Bouvier is a white wine grape and table grape planted primarily in Central Europe—most notably in Austria, Hungary, Slovakia and Slovenia, where it is also known as Ranina.

In Austria, where it was grown on 365 ha as of 1999, Bouvier is used primarily for Sturm—a seasonally produced semi-fermented grape must—and young-bottled wines. In Germany, Bouvier was cultivated on 31 ha as of 2004.

Bouvier ripens very early, is resistant to frost, and gives a rather low yield.

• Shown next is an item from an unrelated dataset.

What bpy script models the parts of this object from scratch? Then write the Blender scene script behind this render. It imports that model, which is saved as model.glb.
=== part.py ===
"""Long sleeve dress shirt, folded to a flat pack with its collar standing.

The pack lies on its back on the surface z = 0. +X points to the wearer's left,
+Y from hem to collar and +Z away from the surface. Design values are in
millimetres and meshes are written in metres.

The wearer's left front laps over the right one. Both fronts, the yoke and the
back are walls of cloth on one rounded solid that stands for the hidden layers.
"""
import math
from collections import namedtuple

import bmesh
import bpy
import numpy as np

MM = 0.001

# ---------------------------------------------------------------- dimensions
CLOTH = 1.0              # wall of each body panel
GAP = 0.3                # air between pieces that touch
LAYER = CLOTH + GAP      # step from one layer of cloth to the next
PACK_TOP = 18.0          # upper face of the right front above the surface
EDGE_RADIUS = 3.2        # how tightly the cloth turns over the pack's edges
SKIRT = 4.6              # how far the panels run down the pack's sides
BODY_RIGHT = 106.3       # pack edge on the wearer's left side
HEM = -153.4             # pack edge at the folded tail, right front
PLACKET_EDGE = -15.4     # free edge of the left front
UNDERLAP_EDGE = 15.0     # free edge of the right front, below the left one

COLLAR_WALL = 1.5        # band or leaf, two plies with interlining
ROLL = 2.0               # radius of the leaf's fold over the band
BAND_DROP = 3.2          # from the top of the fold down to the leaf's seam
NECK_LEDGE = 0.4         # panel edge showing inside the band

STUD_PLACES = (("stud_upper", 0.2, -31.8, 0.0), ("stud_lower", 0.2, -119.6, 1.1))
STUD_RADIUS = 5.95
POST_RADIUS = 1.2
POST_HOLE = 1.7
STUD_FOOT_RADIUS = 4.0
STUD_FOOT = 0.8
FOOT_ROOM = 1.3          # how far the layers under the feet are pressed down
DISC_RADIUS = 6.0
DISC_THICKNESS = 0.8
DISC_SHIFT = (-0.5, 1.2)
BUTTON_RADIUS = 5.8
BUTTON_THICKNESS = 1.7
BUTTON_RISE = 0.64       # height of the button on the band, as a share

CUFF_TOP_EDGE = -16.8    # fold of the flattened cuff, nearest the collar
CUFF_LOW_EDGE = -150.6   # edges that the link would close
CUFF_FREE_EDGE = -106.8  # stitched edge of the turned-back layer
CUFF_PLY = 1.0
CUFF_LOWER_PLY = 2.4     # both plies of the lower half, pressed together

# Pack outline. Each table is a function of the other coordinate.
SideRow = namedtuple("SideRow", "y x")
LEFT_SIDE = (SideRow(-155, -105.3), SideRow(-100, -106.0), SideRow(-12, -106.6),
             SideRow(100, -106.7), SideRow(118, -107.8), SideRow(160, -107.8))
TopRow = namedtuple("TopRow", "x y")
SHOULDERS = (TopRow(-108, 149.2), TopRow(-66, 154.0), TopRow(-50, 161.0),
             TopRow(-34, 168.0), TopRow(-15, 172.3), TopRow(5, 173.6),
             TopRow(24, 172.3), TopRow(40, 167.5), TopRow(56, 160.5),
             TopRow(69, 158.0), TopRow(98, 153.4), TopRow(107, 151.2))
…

Its wines are golden yellow, mild in taste and have a Muscat aroma.

==History and pedigree==
Winery owner Clotar Bouvier (1853–1930) discovered a vine of this variety in his vineyard in Herzogburg, Ober-Radkersburg (in present-day Slovenia) in the year 1900. He used this vine as a basis for breeding and, after several years of selection, started to sell it, after which it became widely spread across Austria-Hungary. DNA profiling has revealed Bouvier to be a crossing (probably a natural one) of a Pinot variety (which could be Pinot noir, Pinot gris or Pinot blanc) and another, unidentified variety, possibly Muscat à Petits Grains according to the Vitis International Variety Catalogue.

In 1963 at the Kölyuktetö viticultural research facility in Eger, viticulturists László Bereznai and József Csizmazia crossed Bouvier with Eger 2 (a selfling of Villard blanc) to produce the Hungarian wine grape Bianca.

== Synonyms ==
Bouvier is also known under the synonyms Bela Ranina, Bela Ranka, Boouvierovo Grozno, Bouvier blanc, Bouvier Précoce, Bouvier Trante weisse, Bouvier Traube weisse, Bouvierov Hrozen, Bouvierova Ranina, Bouvierovo Grozno, Bouvierovo Hrozno, Bouvierovo Ranina, Bouvierrebe, Bouviertraube, Bouviertraube weisse, Bouvieruv Hrozen, Bouvijejeva Ranka, Bouvijeorva Ranina, Bouvijerova Ranka, Bovije, Buveleova Ranka, Buvie, Buvierov Hrozen, Buvije, Buvijeova Ranina, Buvijeova Ranka, Buvijeva Ranka, Buvileova Ranka, Chasselas Bouvier, Findling, Kimmig Kp 1, Précoce de Bouvier, Précoce de Bouvier bianco, Précoce de Bouvier blanc, Précoce di Bouvier bianco, Radgonska Ranina, Radgonska Ranina bijela, Ragdonska Ranina bela, Ranina, Ranina bela, Ranka, and Sasla Buvije.